Aim:
Examine the entries and show every line in which the word "finishes" is found.

Records to process:
···
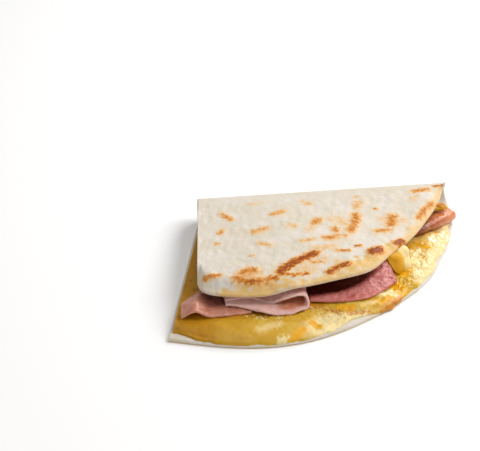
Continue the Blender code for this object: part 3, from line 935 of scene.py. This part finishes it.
···
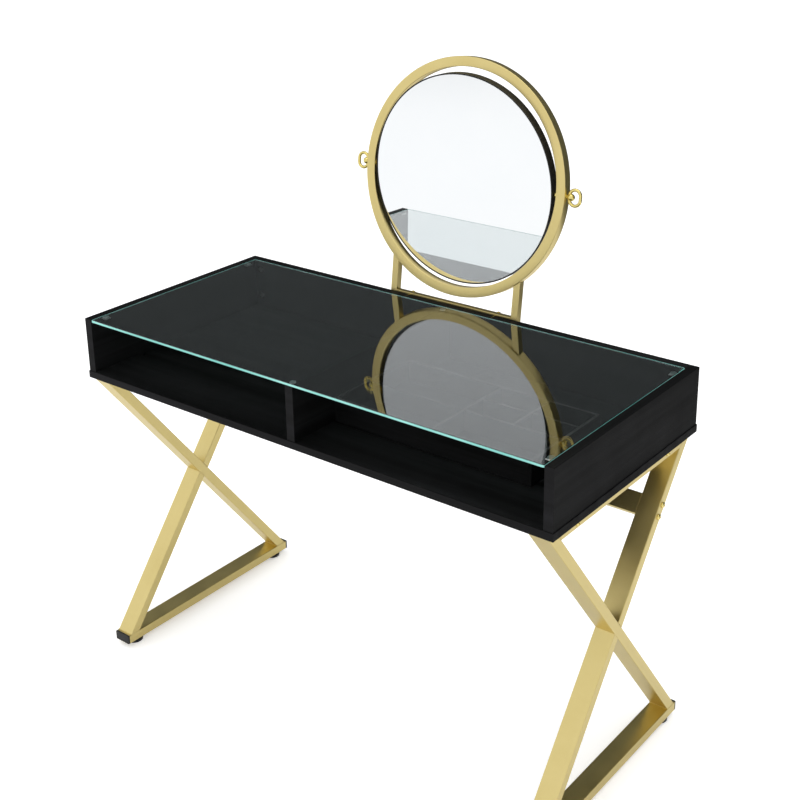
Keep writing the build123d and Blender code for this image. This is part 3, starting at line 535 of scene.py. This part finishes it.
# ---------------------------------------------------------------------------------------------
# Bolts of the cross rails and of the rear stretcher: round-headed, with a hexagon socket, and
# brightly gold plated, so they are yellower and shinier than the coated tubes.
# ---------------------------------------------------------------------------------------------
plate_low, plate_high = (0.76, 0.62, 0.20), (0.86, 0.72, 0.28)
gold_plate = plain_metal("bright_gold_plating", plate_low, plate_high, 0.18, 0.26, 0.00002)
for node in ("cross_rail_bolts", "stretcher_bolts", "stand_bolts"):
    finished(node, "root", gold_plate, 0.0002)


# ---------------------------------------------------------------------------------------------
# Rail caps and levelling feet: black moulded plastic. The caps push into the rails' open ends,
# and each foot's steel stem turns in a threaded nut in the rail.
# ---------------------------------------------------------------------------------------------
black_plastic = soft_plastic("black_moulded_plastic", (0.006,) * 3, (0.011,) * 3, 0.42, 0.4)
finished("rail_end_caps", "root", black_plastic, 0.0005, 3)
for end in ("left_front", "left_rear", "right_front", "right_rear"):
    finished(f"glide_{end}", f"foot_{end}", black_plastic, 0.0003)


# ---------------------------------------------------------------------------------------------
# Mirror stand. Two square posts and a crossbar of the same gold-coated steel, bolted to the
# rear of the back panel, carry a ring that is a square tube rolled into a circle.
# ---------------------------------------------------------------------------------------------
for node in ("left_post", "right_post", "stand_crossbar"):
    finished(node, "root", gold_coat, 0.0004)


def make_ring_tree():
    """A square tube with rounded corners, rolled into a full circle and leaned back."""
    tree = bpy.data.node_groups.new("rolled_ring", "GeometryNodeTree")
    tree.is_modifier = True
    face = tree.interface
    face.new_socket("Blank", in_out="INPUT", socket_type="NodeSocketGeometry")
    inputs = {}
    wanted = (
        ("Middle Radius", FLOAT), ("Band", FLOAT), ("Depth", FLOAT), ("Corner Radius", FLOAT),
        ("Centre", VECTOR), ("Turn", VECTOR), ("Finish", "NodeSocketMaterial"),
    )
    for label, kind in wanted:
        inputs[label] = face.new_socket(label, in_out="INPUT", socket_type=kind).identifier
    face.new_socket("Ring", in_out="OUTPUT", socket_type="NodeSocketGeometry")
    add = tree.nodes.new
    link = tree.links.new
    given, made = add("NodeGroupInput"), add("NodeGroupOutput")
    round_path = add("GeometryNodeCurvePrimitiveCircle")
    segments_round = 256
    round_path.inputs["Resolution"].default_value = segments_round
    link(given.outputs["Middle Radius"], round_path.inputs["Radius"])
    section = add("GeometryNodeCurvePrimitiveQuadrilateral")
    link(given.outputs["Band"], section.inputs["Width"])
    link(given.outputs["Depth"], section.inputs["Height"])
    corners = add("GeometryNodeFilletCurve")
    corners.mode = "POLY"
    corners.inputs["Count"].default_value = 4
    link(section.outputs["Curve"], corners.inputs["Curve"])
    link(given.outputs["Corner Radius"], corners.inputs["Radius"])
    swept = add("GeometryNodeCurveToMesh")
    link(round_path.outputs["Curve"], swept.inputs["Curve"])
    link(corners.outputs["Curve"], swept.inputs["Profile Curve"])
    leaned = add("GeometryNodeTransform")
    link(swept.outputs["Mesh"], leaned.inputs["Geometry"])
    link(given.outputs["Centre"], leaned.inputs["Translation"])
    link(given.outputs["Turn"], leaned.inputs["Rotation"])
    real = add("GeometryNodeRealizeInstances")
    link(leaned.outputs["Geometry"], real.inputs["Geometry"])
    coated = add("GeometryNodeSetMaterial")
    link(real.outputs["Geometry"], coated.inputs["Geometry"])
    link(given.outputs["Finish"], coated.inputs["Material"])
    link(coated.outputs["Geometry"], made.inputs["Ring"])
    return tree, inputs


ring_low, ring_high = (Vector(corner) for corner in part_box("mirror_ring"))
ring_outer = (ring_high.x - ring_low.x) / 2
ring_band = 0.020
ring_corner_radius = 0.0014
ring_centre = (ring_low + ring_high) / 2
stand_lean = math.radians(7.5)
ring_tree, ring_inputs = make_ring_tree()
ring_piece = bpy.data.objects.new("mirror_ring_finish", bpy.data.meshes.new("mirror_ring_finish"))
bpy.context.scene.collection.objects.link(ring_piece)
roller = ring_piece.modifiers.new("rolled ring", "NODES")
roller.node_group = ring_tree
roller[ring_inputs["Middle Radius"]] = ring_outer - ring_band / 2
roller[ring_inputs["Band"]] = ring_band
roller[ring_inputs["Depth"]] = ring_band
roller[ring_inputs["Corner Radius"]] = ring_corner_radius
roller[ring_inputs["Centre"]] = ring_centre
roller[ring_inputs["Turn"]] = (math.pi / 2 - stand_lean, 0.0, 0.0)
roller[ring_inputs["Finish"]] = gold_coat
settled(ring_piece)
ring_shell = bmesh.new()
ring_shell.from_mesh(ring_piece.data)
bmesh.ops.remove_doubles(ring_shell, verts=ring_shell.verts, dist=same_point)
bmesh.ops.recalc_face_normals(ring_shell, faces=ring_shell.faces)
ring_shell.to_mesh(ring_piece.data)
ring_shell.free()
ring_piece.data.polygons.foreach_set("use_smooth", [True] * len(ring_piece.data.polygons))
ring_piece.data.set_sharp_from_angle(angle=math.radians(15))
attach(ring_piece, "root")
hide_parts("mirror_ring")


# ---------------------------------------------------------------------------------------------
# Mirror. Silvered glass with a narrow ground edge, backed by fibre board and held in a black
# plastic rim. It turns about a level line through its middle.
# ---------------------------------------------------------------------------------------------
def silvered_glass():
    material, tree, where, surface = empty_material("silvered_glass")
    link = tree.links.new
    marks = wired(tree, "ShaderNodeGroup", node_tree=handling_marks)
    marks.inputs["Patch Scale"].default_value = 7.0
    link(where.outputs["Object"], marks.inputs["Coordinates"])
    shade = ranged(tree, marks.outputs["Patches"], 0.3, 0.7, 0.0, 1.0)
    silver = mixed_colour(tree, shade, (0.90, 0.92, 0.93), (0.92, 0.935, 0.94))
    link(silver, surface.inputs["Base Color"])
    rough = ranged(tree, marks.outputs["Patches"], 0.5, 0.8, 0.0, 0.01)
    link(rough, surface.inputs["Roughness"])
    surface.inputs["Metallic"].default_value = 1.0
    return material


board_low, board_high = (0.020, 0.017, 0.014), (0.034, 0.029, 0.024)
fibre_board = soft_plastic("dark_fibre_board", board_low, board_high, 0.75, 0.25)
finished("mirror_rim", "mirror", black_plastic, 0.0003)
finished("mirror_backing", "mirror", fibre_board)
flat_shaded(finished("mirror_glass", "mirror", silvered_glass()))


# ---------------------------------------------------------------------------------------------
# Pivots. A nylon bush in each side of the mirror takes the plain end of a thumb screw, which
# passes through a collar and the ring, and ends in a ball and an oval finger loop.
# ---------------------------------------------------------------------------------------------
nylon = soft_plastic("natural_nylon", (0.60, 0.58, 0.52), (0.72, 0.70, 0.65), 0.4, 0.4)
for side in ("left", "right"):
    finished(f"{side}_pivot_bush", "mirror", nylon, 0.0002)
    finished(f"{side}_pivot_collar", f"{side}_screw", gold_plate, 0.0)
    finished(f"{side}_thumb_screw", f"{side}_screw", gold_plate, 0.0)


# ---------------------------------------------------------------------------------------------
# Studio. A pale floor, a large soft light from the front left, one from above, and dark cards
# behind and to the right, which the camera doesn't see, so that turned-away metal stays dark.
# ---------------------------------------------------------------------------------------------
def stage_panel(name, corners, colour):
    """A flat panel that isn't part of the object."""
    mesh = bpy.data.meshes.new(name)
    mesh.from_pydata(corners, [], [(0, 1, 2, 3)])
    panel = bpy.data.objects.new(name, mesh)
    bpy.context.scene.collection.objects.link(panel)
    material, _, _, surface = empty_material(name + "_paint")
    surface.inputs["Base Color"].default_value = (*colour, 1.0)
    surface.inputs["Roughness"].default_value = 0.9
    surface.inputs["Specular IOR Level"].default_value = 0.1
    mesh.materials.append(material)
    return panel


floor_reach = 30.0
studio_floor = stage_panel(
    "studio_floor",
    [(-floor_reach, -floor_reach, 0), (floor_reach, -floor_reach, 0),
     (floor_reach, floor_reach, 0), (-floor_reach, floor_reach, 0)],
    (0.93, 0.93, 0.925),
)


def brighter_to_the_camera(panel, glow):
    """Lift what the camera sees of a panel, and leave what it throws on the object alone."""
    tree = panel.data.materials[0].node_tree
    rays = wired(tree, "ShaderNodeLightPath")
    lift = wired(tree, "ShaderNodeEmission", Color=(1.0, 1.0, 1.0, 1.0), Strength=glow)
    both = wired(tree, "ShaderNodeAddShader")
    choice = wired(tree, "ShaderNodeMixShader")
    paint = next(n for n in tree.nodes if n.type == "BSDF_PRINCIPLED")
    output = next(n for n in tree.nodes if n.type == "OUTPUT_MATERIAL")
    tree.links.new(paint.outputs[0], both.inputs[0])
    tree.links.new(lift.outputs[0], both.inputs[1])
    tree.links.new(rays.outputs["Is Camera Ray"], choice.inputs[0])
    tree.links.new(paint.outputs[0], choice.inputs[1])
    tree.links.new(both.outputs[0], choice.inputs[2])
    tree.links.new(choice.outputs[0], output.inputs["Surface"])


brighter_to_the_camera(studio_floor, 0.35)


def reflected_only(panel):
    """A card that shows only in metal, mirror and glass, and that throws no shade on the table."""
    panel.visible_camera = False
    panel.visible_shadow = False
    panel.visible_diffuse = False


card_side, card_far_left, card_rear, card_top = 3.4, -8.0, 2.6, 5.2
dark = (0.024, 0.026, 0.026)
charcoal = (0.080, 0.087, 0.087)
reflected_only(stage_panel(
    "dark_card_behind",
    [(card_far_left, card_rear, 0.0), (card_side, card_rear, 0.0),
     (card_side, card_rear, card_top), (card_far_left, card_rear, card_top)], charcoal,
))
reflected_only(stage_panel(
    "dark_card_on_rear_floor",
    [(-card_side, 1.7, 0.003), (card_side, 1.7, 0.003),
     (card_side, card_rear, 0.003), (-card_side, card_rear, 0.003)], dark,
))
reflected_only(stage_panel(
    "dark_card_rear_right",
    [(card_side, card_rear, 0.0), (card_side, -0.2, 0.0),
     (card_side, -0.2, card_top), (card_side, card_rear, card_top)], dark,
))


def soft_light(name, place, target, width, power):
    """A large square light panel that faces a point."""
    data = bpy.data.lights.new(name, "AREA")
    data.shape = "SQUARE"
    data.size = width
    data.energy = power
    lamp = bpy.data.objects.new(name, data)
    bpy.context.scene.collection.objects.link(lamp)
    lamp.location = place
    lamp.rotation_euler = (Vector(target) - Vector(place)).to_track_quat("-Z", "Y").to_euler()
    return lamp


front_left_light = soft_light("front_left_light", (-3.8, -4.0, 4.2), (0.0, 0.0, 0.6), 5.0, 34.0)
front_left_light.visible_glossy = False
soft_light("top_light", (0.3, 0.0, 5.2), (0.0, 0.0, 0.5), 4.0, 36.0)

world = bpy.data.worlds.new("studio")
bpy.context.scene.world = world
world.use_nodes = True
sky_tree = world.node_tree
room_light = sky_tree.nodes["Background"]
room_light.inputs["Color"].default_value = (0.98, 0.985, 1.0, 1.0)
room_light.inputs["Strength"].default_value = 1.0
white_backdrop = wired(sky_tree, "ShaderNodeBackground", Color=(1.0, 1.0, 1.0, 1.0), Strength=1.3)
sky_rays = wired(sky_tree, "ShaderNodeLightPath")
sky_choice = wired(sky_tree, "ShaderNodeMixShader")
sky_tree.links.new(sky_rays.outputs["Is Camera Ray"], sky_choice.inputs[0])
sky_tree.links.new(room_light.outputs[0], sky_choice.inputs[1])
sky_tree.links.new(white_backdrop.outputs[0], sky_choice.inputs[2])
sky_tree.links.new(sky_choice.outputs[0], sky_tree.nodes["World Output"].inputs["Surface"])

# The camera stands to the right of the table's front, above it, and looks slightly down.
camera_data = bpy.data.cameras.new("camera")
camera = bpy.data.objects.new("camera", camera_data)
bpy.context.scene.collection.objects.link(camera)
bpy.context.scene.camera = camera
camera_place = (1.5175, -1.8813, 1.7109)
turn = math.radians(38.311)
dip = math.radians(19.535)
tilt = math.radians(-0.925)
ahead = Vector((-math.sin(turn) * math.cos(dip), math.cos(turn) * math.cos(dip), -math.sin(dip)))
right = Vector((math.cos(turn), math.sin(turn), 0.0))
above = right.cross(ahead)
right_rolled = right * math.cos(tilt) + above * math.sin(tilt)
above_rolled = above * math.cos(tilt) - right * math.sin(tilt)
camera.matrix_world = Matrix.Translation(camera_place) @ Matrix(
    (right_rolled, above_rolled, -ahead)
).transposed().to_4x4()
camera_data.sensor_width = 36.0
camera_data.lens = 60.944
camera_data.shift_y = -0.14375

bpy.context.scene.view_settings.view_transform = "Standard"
···
The completed task:
Continue the Blender code for this object: part 3, from line 935 of scene.py. This part finishes it.
Keep writing the build123d and Blender code for this image. This is part 3, starting at line 535 of scene.py. This part finishes it.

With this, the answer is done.